## start Available data

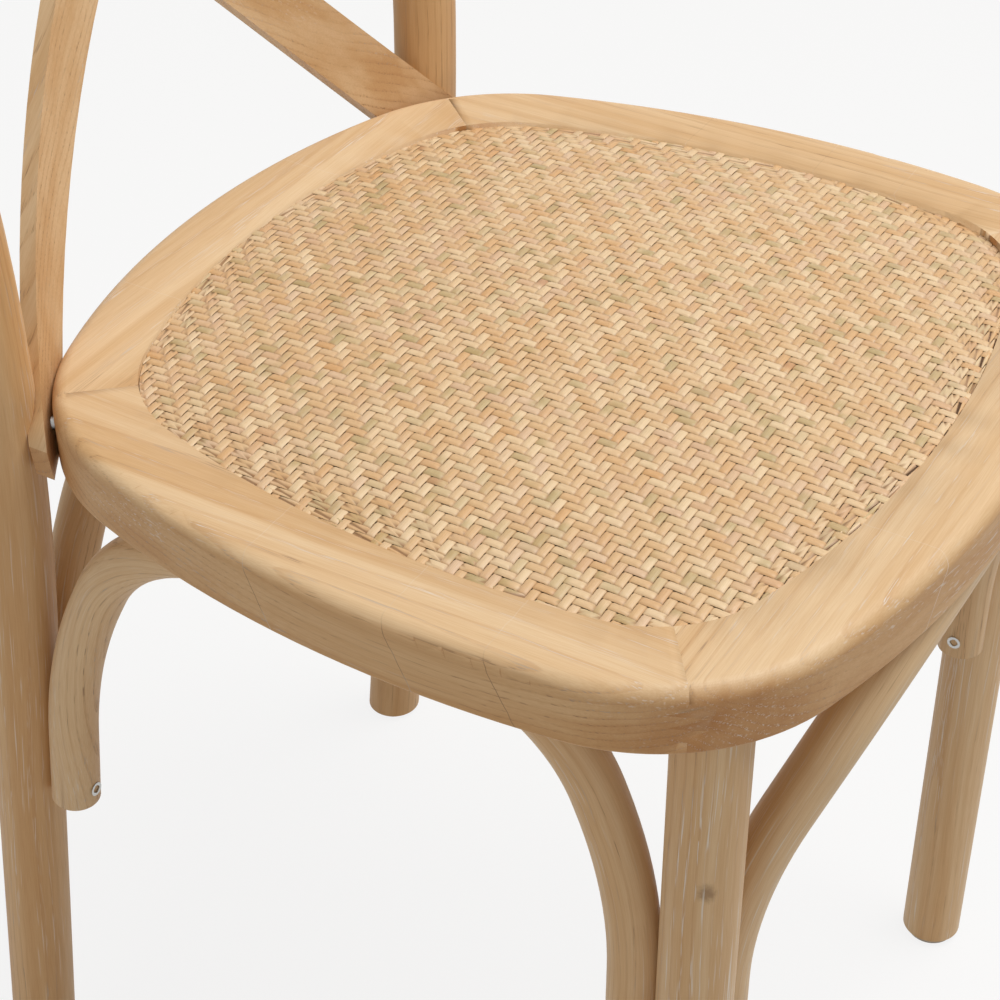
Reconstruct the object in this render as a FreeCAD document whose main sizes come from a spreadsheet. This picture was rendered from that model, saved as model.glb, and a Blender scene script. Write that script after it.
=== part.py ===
import FreeCAD, Part
import math
import os
import Sketcher
from FreeCAD import Placement, Rotation, Vector

# Cross back dining chair: a bent round-rod back with two crossed slats, a rounded seat
# ring of four mitred rails, a woven cane mat on a panel, four legs and four arched braces.
# Millimetres. +X is the sitter's left, -Y the front, +Z up, with the floor at Z = 0.
# Plan positions are measured from the middle of the seat ring, and the whole chair is
# moved at the end so that its outline is centred on the origin.

SIZES = {
    # Seat ring, seen from above
    "seat_height": 460.0,
    "opening_half_width": 177.0,
    "widest_setback": 23.5,
    "side_bow_radius": 483.0,
    "opening_front": 154.4,
    "front_bow_radius": 448.0,
    "opening_back": 186.0,
    "back_bow_radius": 333.0,
    "front_corner_radius": 57.4,
    "rear_corner_radius": 69.4,
    # Seat rails
    "rail_width": 36.7,
    "rail_thickness": 30.0,
    "rail_top_round": 7.0,
    "rail_bottom_round": 1.5,
    "ledge_width": 13.0,
    "ledge_thickness": 15.0,
    "front_mitre_angle": 36.0,
    "rear_mitre_angle": 48.5,
    "finger_pitch": 6.0,
    "finger_length": 16.0,
    "finger_count": 3,
    # Seat filling
    "panel_thickness": 9.0,
    "panel_gap": 0.4,
    "mat_gap": 0.3,
    "mat_crown": 5.0,
    "mat_crown_radius": 2600.0,
    # Legs and back posts
    "leg_diameter": 32.0,
    "tenon_diameter": 22.0,
    "tenon_length": 22.0,
    "foot_chamfer": 1.5,
    "front_leg_direction": -46.3,
    "rear_foot_out": 6.5,
    "rear_foot_back": 41.0,
    "rear_knee_drop": 42.0,
    "post_bend_rise": 110.0,
    "post_bend_out": 4.0,
    "post_bend_back": 1.5,
    "post_bend_reach": 75.0,
    "shoulder_out": 21.0,
    "shoulder_back": 54.0,
    "shoulder_rise": 394.0,
    "shoulder_reach": 88.0,
    "crest_bow_up": 20.0,
    "crest_bow_back": 36.0,
    "post_direction": 50.4,
    "post_gap": 4.6,
    "crest_joint_rise": 272.0,
    "comb_pitch": 6.4,
    "comb_length": 15.0,
    "comb_count": 6,
    # Crossed back slats
    "slat_width": 30.0,
    "slat_thickness": 8.0,
    "slat_bow_radius": 310.0,
    "slat_housing": 5.7,
    "slat_low_inset": 22.0,
    "slat_low_drop": 16.0,
    "slat_cross_rise": 159.0,
    "slat_high_outset": 5.0,
    "slat_high_rise": 325.0,
    "slat_low_overlap": 5.0,
    "slat_high_overlap": -3.0,
    # Arched braces
    "arch_diameter": 23.0,
    "arch_gap": 0.1,
    "arch_end_drop": 194.0,
    "arch_spring_reach": 47.0,
    "arch_crown_reach": 52.0,
    "front_spring_drop": 121.0,
    "front_crown_in": 45.0,
    "front_crown_shift": 40.0,
    "side_spring_drop": 106.0,
    "side_crown_in": 38.4,
    "side_crown_shift": 2.0,
    "rear_spring_drop": 106.0,
    "rear_crown_in": 38.4,
    "rear_crown_shift": 0.0,
    # Post bolts and glides
    "bolt_diameter": 6.0,
    "bolt_head_diameter": 12.0,
    "bolt_head_depth": 9.0,
    "bolt_head_length": 4.0,
    "bolt_length": 52.0,
    "glide_diameter": 26.0,
    "glide_thickness": 3.0,
    "glide_pin_diameter": 5.0,
    "glide_pin_length": 14.0,
}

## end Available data

• Problem to work on:
Exactly repeat the lines running from the top of the listing to the line bearing "# moved at the", both of those lines included, and only them.

• Expected answer:
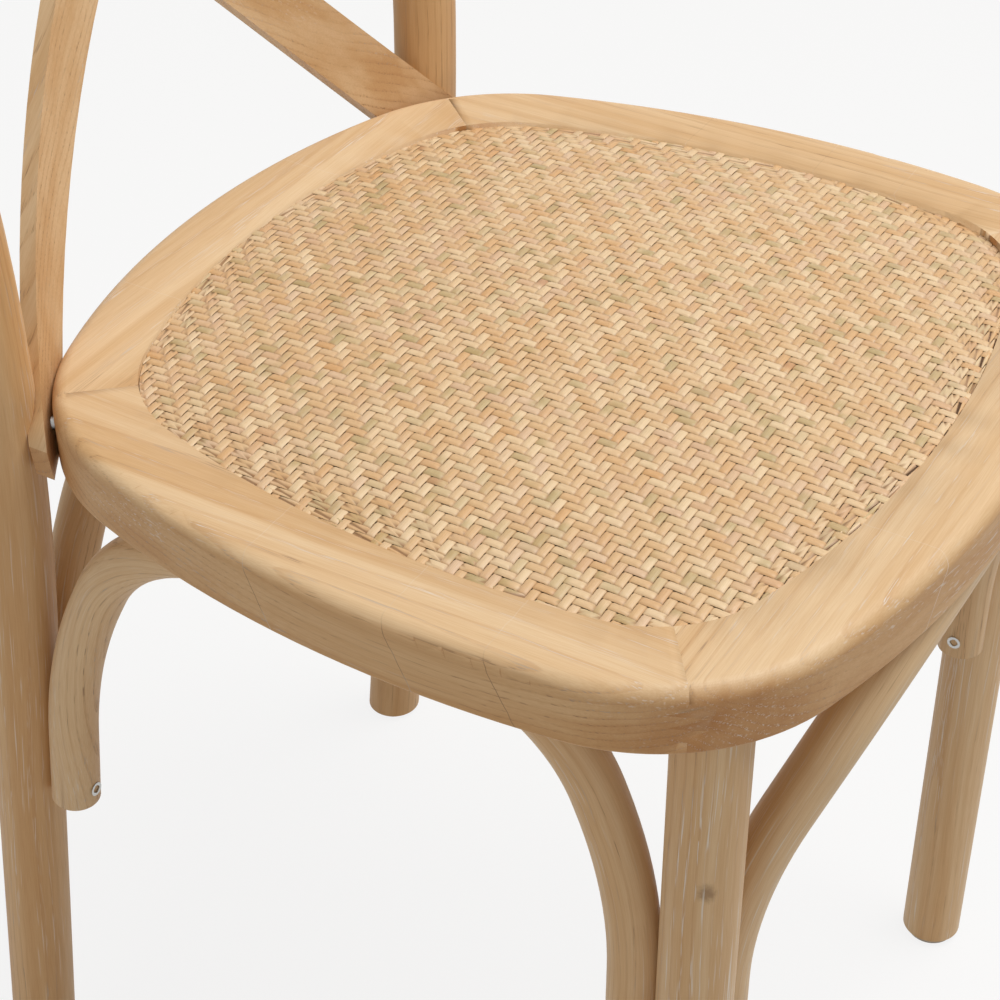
Reconstruct the object in this render as a FreeCAD document whose main sizes come from a spreadsheet. This picture was rendered from that model, saved as model.glb, and a Blender scene script. Write that script after it.
=== part.py ===
import FreeCAD, Part
import math
import os
import Sketcher
from FreeCAD import Placement, Rotation, Vector

# Cross back dining chair: a bent round-rod back with two crossed slats, a rounded seat
# ring of four mitred rails, a woven cane mat on a panel, four legs and four arched braces.
# Millimetres. +X is the sitter's left, -Y the front, +Z up, with the floor at Z = 0.
# Plan positions are measured from the middle of the seat ring, and the whole chair is
# moved at the end so that its outline is centred on the origin.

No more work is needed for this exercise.